___ Data
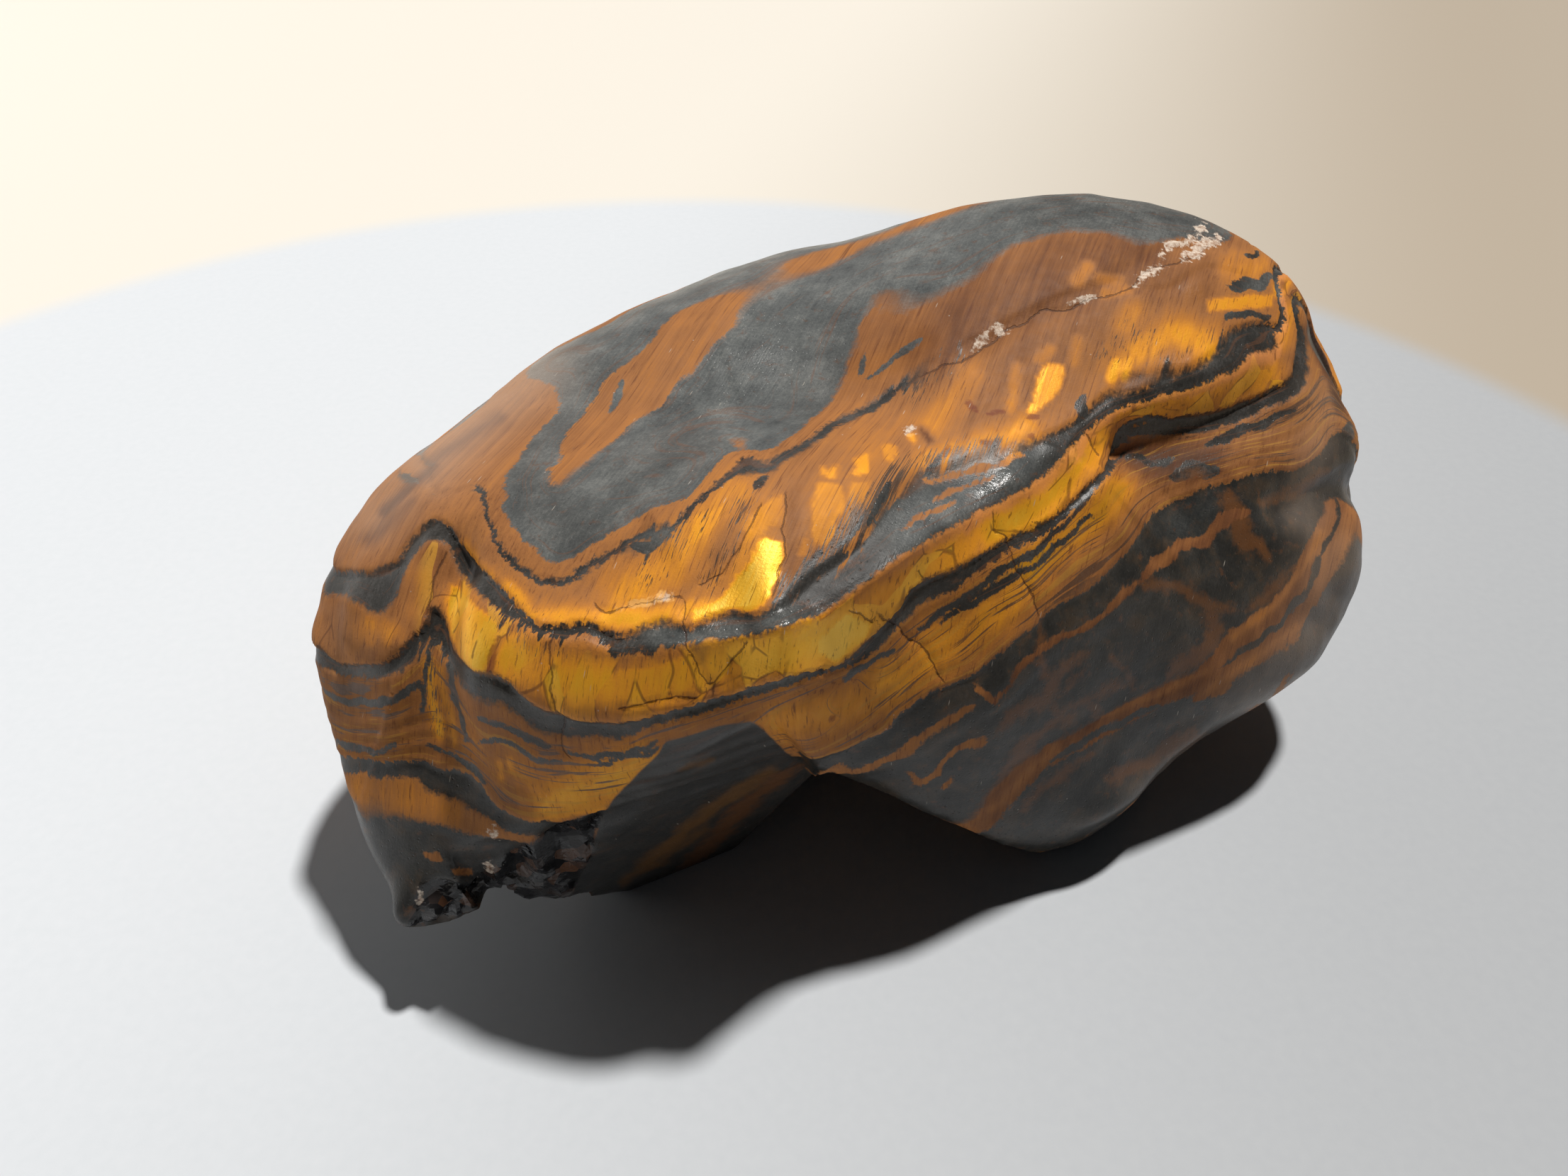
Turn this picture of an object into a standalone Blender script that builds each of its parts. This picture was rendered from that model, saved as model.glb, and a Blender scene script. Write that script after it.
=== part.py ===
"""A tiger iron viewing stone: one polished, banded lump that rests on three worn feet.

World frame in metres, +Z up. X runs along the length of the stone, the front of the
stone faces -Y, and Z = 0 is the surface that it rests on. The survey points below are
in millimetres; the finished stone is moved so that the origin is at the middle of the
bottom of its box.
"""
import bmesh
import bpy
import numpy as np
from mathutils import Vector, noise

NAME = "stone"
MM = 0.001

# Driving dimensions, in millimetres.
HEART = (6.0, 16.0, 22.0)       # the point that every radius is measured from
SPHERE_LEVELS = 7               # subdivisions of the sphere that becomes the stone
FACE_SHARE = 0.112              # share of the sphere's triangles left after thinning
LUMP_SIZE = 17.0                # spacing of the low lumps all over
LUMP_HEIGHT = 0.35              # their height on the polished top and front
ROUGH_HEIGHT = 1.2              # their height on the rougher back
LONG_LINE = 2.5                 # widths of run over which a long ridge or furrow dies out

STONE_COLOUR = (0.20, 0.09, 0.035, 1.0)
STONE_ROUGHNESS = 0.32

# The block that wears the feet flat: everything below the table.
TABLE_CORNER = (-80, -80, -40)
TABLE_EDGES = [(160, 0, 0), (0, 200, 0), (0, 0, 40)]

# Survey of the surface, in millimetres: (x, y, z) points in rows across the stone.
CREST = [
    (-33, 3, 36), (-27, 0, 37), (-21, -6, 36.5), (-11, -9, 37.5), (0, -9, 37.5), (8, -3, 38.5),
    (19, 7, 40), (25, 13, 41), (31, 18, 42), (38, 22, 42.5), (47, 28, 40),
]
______
• Objective: Please reproduce each line exactly as written.

• Output of the task:
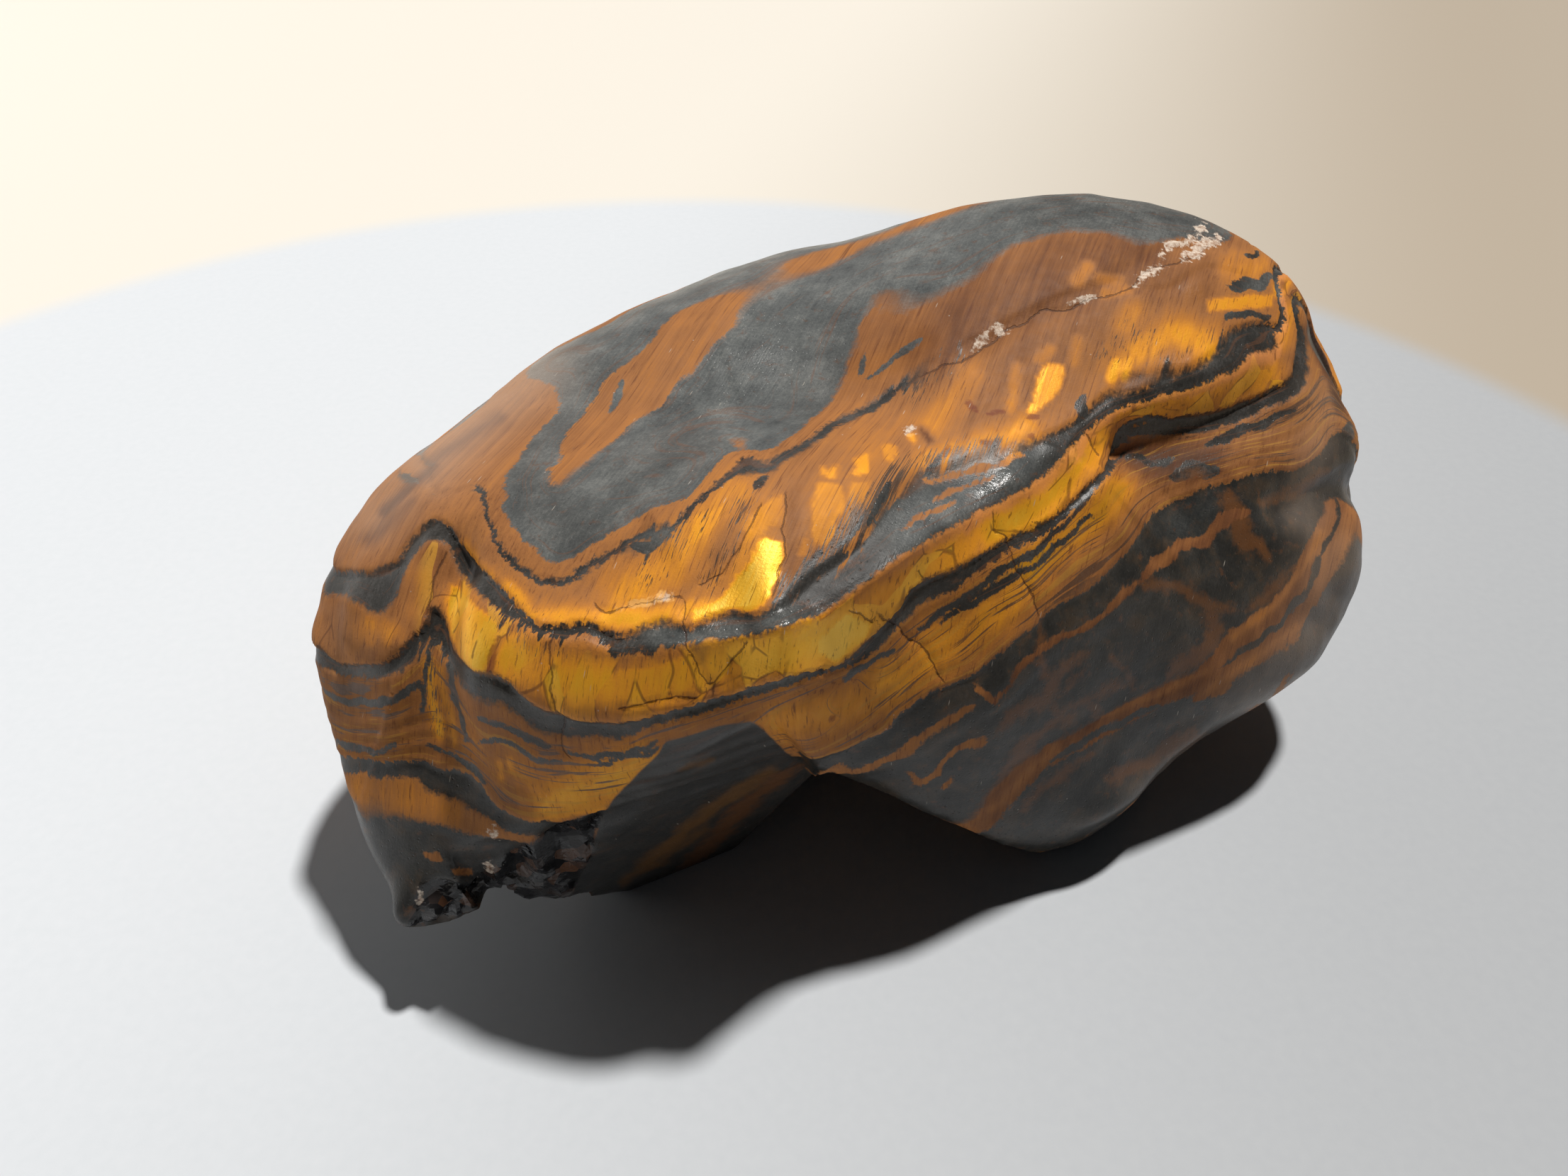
Turn this picture of an object into a standalone Blender script that builds each of its parts. This picture was rendered from that model, saved as model.glb, and a Blender scene script. Write that script after it.
=== part.py ===
"""A tiger iron viewing stone: one polished, banded lump that rests on three worn feet.

World frame in metres, +Z up. X runs along the length of the stone, the front of the
stone faces -Y, and Z = 0 is the surface that it rests on. The survey points below are
in millimetres; the finished stone is moved so that the origin is at the middle of the
bottom of its box.
"""
import bmesh
import bpy
import numpy as np
from mathutils import Vector, noise

NAME = "stone"
MM = 0.001

# Driving dimensions, in millimetres.
HEART = (6.0, 16.0, 22.0)       # the point that every radius is measured from
SPHERE_LEVELS = 7               # subdivisions of the sphere that becomes the stone
FACE_SHARE = 0.112              # share of the sphere's triangles left after thinning
LUMP_SIZE = 17.0                # spacing of the low lumps all over
LUMP_HEIGHT = 0.35              # their height on the polished top and front
ROUGH_HEIGHT = 1.2              # their height on the rougher back
LONG_LINE = 2.5                 # widths of run over which a long ridge or furrow dies out

STONE_COLOUR = (0.20, 0.09, 0.035, 1.0)
STONE_ROUGHNESS = 0.32

# The block that wears the feet flat: everything below the table.
TABLE_CORNER = (-80, -80, -40)
TABLE_EDGES = [(160, 0, 0), (0, 200, 0), (0, 0, 40)]

# Survey of the surface, in millimetres: (x, y, z) points in rows across the stone.
CREST = [
    (-33, 3, 36), (-27, 0, 37), (-21, -6, 36.5), (-11, -9, 37.5), (0, -9, 37.5), (8, -3, 38.5),
    (19, 7, 40), (25, 13, 41), (31, 18, 42), (38, 22, 42.5), (47, 28, 40),
]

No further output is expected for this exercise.